Even though McCain is seen as somewhat of a maverick on some issues, he and Obama nevertheless still offer a stark contrast on what have traditionally been viewed as the leading issues for social conservatives.
Obama is pro-choice, has said he “will not yield” on the issue of abortion, opposes the ban on partial-birth abortion and has said the “first thing” he’d do as president is sign the Freedom of Choice Act, a proposed law that would codify abortion-on-demand as the law of the land and also overturn every pro-life law — such as mandatory waiting periods, parental notifications and partial-birth abortion bans — on the federal and state level. Obama has been endorsed by NARAL Pro-Choice America. McCain has a consistent pro-life record on abortion, supports the ban on partial-birth abortion and has been endorsed by National Right to Life.

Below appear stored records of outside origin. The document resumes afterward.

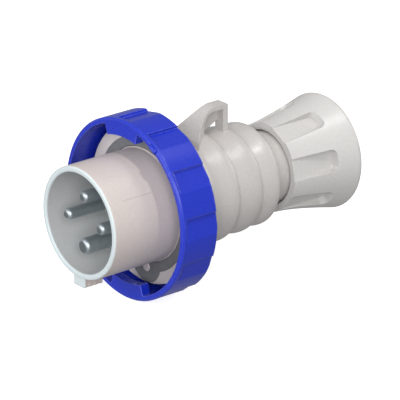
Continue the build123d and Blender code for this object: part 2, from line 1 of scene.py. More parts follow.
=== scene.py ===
"""Studio picture of an industrial pin and sleeve plug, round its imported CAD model.

The plug's axis is the Y axis: its pins point to -Y and the cable leaves at +Y. Y = 0 is the
gasket's sealing face and +Z is twelve o'clock. All lengths here are in metres.
"""

import logging
import math
from abc import ABC, abstractmethod
from dataclasses import dataclass, field, replace
from enum import Enum

import bpy
import numpy as np
from mathutils import Matrix, Vector


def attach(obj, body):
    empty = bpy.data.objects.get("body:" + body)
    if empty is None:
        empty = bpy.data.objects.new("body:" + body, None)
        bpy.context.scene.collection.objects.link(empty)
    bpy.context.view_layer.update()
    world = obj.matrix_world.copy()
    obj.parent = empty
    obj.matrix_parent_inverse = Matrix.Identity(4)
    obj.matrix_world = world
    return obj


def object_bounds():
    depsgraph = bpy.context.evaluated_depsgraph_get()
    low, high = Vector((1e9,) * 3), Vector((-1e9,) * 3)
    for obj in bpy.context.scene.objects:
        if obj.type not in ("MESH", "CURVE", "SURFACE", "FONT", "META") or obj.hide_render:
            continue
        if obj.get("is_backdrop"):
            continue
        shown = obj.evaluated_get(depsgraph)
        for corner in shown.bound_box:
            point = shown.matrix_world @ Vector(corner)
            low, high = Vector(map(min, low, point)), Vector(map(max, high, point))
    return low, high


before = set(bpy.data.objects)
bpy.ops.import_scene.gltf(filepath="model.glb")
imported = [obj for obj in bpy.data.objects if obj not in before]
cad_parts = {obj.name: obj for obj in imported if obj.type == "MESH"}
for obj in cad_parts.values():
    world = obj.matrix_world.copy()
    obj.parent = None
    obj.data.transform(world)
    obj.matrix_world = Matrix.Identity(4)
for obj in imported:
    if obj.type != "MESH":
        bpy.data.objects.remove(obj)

LOG = logging.getLogger("plug")
MM = 0.001
EDGE_STARTS = 0.985
EDGE_FULL = 0.78

Colour = tuple[float, float, float]
Triple = tuple[float, float, float]


class Body(Enum):
    """The rigid bodies that the added pieces ride on."""

    PLUG = "plug_body"
    RING = "ring"


class Slot(Enum):
    """The record's material slots."""

    HOUSING = "housing_grey"
    RING = "ring_blue"
    GASKET = "gasket_rubber"
    SEAL = "seal_rubber"
    CARRIER = "carrier_plastic"
    PIN = "pin_metal"
    SCREW = "screw_steel"


class Blend(Enum):
    """How two colours are put together."""

    MIX = "MIX"
    MULTIPLY = "MULTIPLY"


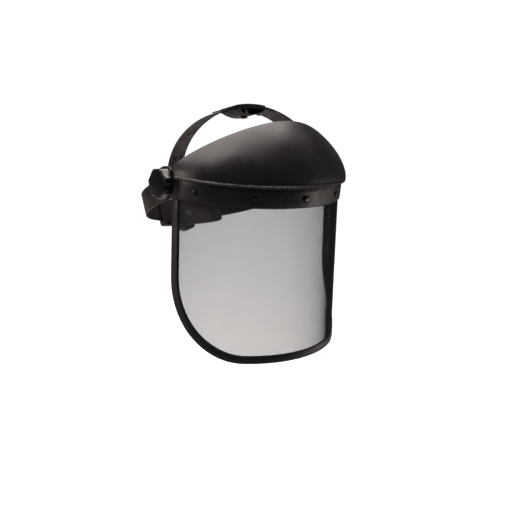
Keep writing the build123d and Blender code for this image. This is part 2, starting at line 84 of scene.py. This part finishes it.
def newMaterial(name, colour, roughness, metallic=0.0, ior=None, coat=0.0, sheen=0.0):
    # the shader with its constant values; a metal is given no IOR and keeps the default
    mat = bpy.data.materials.new(name)
    mat.use_nodes = True
    shader = mat.node_tree.nodes["Principled BSDF"]
    shader.inputs["Base Color"].default_value = linear(colour)
    shader.inputs["Roughness"].default_value = roughness
    shader.inputs["Metallic"].default_value = metallic
    if ior:
        shader.inputs["IOR"].default_value = ior
    shader.inputs["Coat Weight"].default_value = coat
    shader.inputs["Coat Roughness"].default_value = 0.12
    shader.inputs["Sheen Weight"].default_value = sheen
    return mat, mat.node_tree, shader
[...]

On the issue of judges, Obama voted against both of President Bush’s Supreme Court nominees, Chief Justice John Roberts and Justice Samuel Alito. He also spoke last year to Planned Parenthood and underscored his commitment to making sure the Supreme Court upholds Roe v. Wade. McCain voted for Roberts and Alito and favors overturning Roe. He also has pledged to nominate justices “in the cast of” Roberts and Alito and has criticized what he calls examples of “judicial activism.”
“For decades now, some federal judges have taken it upon themselves to pronounce and rule on matters that were never intended to be heard in courts or decided by judges,” McCain said during a speech this year.
Obama is a Socialist Democrat.
McCain is also a Socialist Democrat.
Now, only a mental cripple couldn't understand that I, and people who view the world in similar fashion, who have principles and convictions, who understand that the "lesser" evil still causes the bucket to overflow given enough time, don't have anything to vote for this round that's worth a flying damn.
Please, hurry back and ask the same idiotic question anyway. Show the world your obsessive fixation with "if you're against McCain you're for Obama".